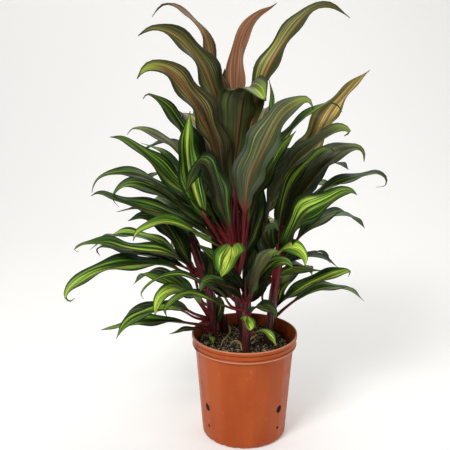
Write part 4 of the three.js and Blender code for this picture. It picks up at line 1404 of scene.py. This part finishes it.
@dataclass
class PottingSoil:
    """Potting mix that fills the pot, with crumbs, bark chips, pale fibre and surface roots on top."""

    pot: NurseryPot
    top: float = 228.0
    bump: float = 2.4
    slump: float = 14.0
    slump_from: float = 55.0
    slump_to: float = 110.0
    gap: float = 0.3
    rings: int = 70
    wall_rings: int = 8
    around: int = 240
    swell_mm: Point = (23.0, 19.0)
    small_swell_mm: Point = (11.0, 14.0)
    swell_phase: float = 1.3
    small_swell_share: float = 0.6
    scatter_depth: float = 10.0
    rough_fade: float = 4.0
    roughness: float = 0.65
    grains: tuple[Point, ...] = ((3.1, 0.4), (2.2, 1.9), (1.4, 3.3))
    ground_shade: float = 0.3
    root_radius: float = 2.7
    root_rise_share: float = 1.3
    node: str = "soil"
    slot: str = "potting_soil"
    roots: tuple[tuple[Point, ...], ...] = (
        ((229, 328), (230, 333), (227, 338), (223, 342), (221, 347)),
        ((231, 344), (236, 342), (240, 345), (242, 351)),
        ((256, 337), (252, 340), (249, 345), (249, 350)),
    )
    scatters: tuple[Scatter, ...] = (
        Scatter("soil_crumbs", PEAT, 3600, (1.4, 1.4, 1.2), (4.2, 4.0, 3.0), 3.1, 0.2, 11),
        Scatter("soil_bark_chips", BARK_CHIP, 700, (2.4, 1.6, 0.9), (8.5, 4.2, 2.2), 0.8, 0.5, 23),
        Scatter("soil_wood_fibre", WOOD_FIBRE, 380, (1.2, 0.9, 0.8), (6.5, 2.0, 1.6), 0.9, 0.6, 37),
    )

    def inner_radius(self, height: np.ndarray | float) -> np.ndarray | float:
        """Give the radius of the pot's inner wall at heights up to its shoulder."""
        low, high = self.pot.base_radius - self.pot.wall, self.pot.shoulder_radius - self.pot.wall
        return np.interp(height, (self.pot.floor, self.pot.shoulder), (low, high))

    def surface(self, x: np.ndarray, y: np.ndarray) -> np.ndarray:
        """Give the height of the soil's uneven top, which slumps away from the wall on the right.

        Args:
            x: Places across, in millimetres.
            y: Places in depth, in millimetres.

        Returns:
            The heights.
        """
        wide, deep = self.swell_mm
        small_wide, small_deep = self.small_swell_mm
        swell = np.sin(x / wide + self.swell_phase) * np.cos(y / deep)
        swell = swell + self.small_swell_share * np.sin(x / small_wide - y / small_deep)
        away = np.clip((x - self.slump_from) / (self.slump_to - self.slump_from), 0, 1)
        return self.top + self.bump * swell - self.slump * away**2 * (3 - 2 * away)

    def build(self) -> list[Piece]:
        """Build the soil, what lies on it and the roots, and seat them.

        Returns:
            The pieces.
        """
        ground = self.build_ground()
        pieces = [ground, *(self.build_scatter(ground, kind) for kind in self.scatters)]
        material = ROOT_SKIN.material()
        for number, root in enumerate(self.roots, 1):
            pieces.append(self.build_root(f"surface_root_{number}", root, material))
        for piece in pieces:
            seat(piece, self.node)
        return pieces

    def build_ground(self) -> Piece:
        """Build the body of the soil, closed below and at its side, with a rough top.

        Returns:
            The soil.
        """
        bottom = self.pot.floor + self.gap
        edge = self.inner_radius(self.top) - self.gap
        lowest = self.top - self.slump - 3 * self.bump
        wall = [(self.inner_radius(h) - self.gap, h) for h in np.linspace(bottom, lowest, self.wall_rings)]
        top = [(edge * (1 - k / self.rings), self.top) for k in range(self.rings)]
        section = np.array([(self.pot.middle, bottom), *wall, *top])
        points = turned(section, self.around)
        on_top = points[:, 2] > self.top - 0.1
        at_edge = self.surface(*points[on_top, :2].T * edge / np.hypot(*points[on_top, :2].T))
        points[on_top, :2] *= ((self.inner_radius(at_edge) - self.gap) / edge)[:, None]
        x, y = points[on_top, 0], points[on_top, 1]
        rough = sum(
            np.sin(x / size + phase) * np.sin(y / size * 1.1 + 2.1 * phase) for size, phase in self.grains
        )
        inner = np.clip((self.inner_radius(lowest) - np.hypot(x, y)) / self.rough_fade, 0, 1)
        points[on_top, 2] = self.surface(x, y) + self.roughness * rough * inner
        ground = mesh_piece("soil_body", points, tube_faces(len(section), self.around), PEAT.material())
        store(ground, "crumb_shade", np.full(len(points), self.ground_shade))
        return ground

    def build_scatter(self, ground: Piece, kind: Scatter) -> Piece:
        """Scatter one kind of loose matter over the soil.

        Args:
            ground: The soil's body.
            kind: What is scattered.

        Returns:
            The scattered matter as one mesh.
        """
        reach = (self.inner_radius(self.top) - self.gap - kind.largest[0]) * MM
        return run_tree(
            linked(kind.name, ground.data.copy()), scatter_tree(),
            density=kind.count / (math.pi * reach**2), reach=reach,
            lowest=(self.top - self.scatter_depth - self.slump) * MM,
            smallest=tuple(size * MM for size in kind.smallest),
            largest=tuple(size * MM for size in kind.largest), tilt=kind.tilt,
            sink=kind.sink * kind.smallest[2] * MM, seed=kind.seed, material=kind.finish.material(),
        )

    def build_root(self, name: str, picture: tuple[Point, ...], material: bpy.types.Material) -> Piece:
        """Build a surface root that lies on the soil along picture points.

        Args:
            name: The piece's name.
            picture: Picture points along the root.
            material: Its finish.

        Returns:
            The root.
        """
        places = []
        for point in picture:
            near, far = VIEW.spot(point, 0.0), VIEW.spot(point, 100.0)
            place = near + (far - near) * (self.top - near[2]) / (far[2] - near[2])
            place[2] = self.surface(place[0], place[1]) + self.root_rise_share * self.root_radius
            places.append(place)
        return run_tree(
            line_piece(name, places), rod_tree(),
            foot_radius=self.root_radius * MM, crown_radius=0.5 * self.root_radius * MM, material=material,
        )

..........

▶ **Set task**: Please give an exact restatement of only the lines from the beginning of the material above to the line with "mix that fills", inclusive.

▶ **Result**:
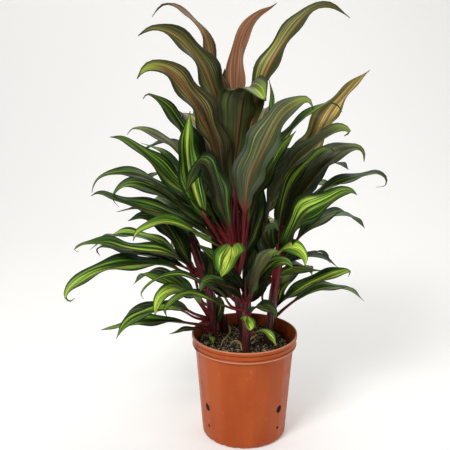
Write part 4 of the three.js and Blender code for this picture. It picks up at line 1404 of scene.py. This part finishes it.
@dataclass
class PottingSoil:
    """Potting mix that fills the pot, with crumbs, bark chips, pale fibre and surface roots on top."""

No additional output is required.